A rival detective, Vinnie Van Lowe (Ken Marino), offers to give Veronica and Keith some of his cases. Veronica goes to a ceremony for a scholarship dedicated to Lilly. Knowing what she knows now, Veronica imagines potential situations for Lilly's murder. Veronica goes to the spot where Lilly was murdered. Sabrina points out Hamilton Cho (Leonard Wu), who has recently beat out Sabrina for valedictorian, and Veronica investigates him. Veronica puts a tracker on Hamilton's car. Clarence Wiedman visits Keith (Enrico Colantoni), asking if he knows where Amelia DeLongpre is, but he denies it. That night, Veronica talks to Keith and reveals that she's still on the case, although Keith is as far along on the case as she is. Keith says that he believes that Jake Kane (Kyle Secor) called Clarence Wiedman after he discovered Lilly's body. Sabrina calls Veronica reporting a car alarm that won't stop. Veronica talks to Logan and reveals Duncan's (Teddy Dunn) epilepsy. Logan tells her that one time, Duncan, in an epileptic seizure, almost killed Jake. Veronica begins to suspect that Vinnie Van Lowe is behind the Sabrina case as she has tracked the car alarm to his ex-wife. Veronica plants a video tracker in his office, but Veronica suddenly figures out that Hamilton Cho's father hired Vinnie to harass Sabrina without his son's knowledge. In the end, Hamilton gives up the valedictorian race, but he is okay with it.

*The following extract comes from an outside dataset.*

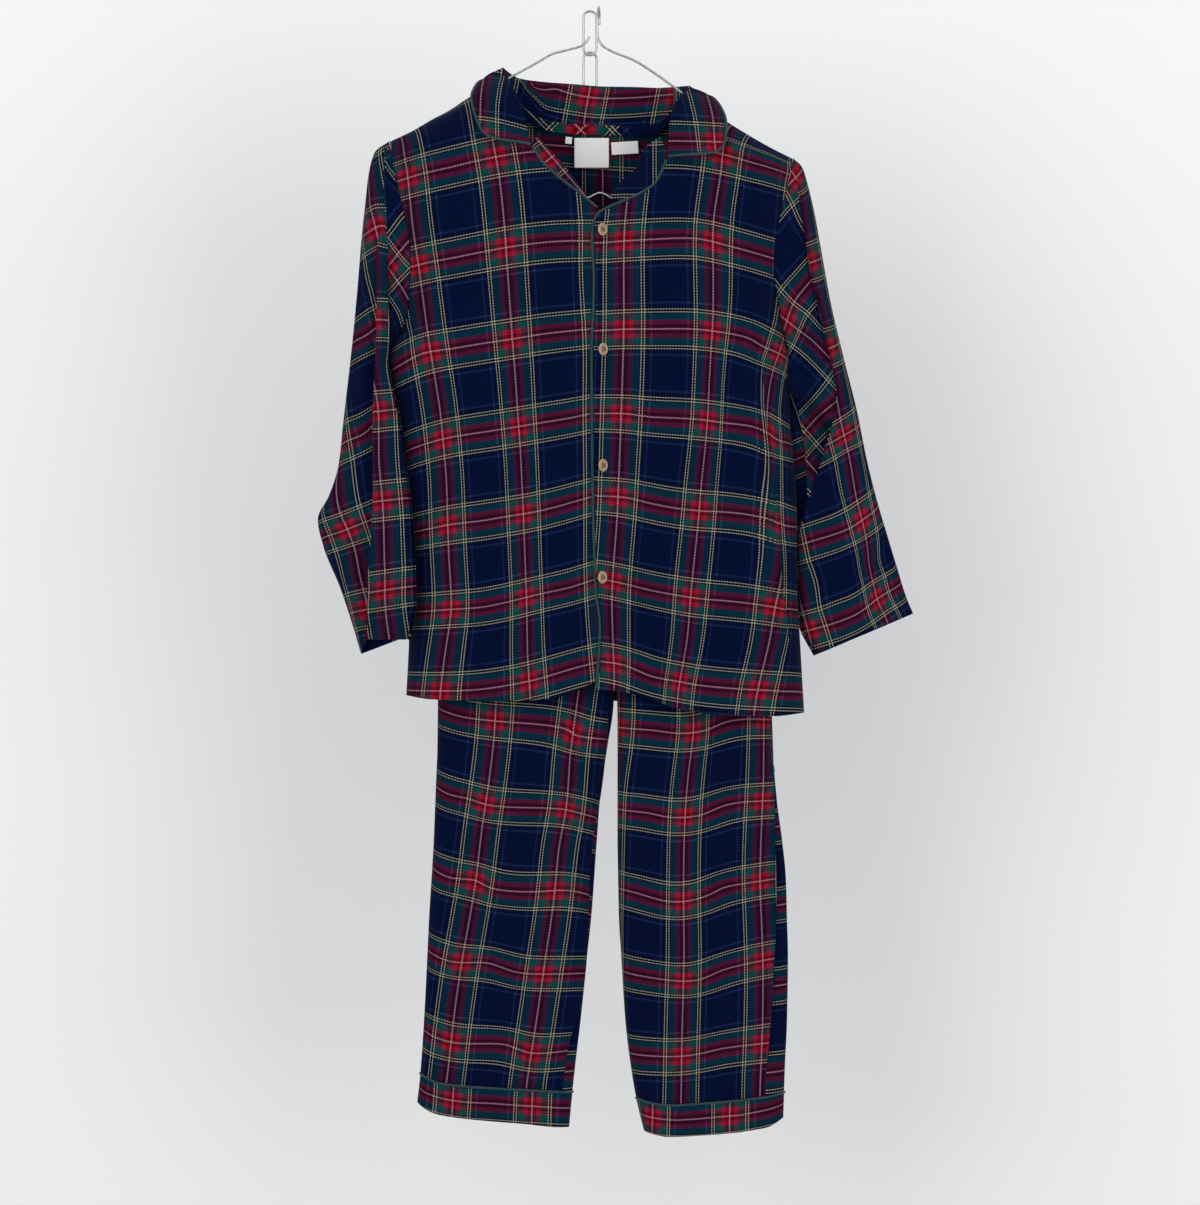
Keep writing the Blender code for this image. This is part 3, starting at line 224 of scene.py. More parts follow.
# %% Reading the folds
def folds(rows, x, z):
    """Sum of the long folds at a place, each fading out toward its two ends."""
    total = 0.0
    for x0, z0, x1, z1, wide, high in rows:
        if abs(x1 - x0) > abs(z1 - z0):
            along = np.clip((x - x0) / (x1 - x0), 0.0, 1.0)
            off = z - (z0 + (z1 - z0) * along)
        else:
            along = np.clip((z - z0) / (z1 - z0), 0.0, 1.0)
            off = x - (x0 + (x1 - x0) * along)
        total = total + high * np.sin(np.pi * along) ** 0.5 * np.exp(-(off / wide) ** 2)
    return total


def ripple(x, z, seed):
    """Slight unevenness of worn cloth, a fraction of a millimetre."""
    rng = np.random.default_rng(seed)
    total = 0.0
    for _ in range(9):
        way, size, turn = rng.uniform(-1, 1), rng.uniform(26, 90), rng.uniform(0, 6.28)
        total = total + np.sin(6.28 * (x * np.cos(way) + z * 0.45 * np.sin(way)) / size + turn)
    return 0.14 * total

# %% [markdown]
# ## The body as a shape
# The front and the back are both read as a depth from the shoulder plane: full in the middle,
# turned in to nothing at the side seams and over the shoulder.

# %% Depth of the body
SIDE_ROUND = 34.0          # how far in from the side fold a body panel is still turning
SHOULDER_ROUND = 46.0      # the same, down from the shoulder line
LAP_LIFT = 2.6             # the right front stands proud where it laps over the left
LAP_FROM, LAP_TO = 46.0, 16.0


def left_x(z):
    return curve(SIDE_LEFT, z)


def right_x(z):
    return curve(SIDE_RIGHT, z)


def edge_right(z):
    return curve(EDGE_RIGHT, z)


def body_depth(x, z, column):
    """Distance of the front (column 1) or back (column 2) from the shoulder plane."""
    deep = curve(BODY_DEPTH, z, column)
    gape_left = curve(SIDE_LEFT, z, 2) / deep
    gape_right = curve(SIDE_RIGHT, z, 2) / deep
    side_left = side_turn((x - left_x(z)) / SIDE_ROUND, gape_left)
    side_right = side_turn((right_x(z) - x) / SIDE_ROUND, gape_right)
    top = turn_in((curve(SHOULDER, x) - z) / SHOULDER_ROUND)
    rows = FRONT_FOLDS if column == 1 else BACK_FOLDS
    deep = deep + folds(rows, x, z) + ripple(x, z, column)
    return deep * side_left * side_right * top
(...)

Amelia has the settlement papers at her hotel before she is interrupted by Clarence Wiedman, who says that Veronica is a fraud. When Keith and Veronica go to the hotel room, they find Clarence, who says that Amelia has finalized the settlement and left. To cheer her up, Keith shows Veronica his evidence for the Lilly Kane case. Keith flashes back to his first interview with Jake and Celeste (Lisa Thornhill), where he found out that they were going through a load of laundry, despite the fact that the pair have two full-time housekeepers. Keith found a soccer uniform in the dryer, suggesting that Duncan (a soccer player) had killed Lilly and they were washing Duncan's uniform to remove the blood.

== Arc significance ==
- Amelia DeLongpre has money, thinking that it's from a stock owned by Abel Koontz, when it's actually money Jake Kane paid him to confess.
- Clarence Wiedman tracks Amelia down before she can give Veronica the papers showing Jake Kane paid Abel off and tells Amelia that her father is dying (something which Veronica did not tell her). Amelia leaves with money that Clarence gives her.
- Keith tells Veronica that Jake Kane called Clarence Wiedman before he reported the murder and that as he was talking to Jake and Celeste right after the body was found, the dryer buzzed. Inside the dryer was a soccer uniform (presumably Duncan's, implicating him as Lilly's murderer).

== Music ==
Several songs can be heard in the episode:

- "Breakin'" by The Music
- "Dangle" by The Daylight Titans
- "Dragonfly" by M. Craft
- "Ain't That a Kick in the Head?" by Dean Martin
- "Private Eyes by Hall & Oates" (sung by Ken Marino as Vinnie Van Lowe)

== Production ==
The episode was written by Carolyn Murray and directed by Nick Marck. "Kanes and Abel's" marks Marck's third directing credit (after "The Girl Next Door" and "An Echolls Family Christmas"). The episode features the first appearance by recurring character Vinnie Van Lowe (Ken Marino), who later starred in The State and Party Down, the latter of which series creator Rob Thomas co-created. In the episode, character Amelia DeLongpre (Erin Chambers) is seen watching the 1981 fantasy film Clash of the Titans, which features recurring guest star Harry Hamlin, who portrays Aaron Echolls on the show, in one of his first starring and best-known roles. The episode's title, a play on the biblical figures Cain and Abel, refers to several characters in the show—the Kane family and Abel Koontz. Around the airing of this episode, Veronica Mars was renewed for a second season.

== Reception ==

=== Ratings ===

In its original broadcast, "Kanes and Abel's" received 2.78 million viewers, ranking 105th of 122 in the weekly rankings and marking an increase in 450,000 viewers.

=== Reviews ===

The episode received primarily positive reviews. Television Without Pity gave the episode a "B". Rowan Kaiser, writing for The A.V. Club, praised Veronica's ethical ambiguity in the episode as a story device. "The result to take away here is that no matter what, the structures of power are set up that our perky blonde detective heroine can't really win. She can succeed. She can get close. But achieving a satisfactory result? In the world of the '09ers, that appears to be impossible."

Price Peterson, writing for TV.com, gave a relatively positive review. "I was so relieved that this episode solved one of my biggest annoyances of the show so far—Keith's reluctance to involve Veronica." However, the reviewer also wrote that "[he wasn't] sure if he cared too much about Sabrina's plight."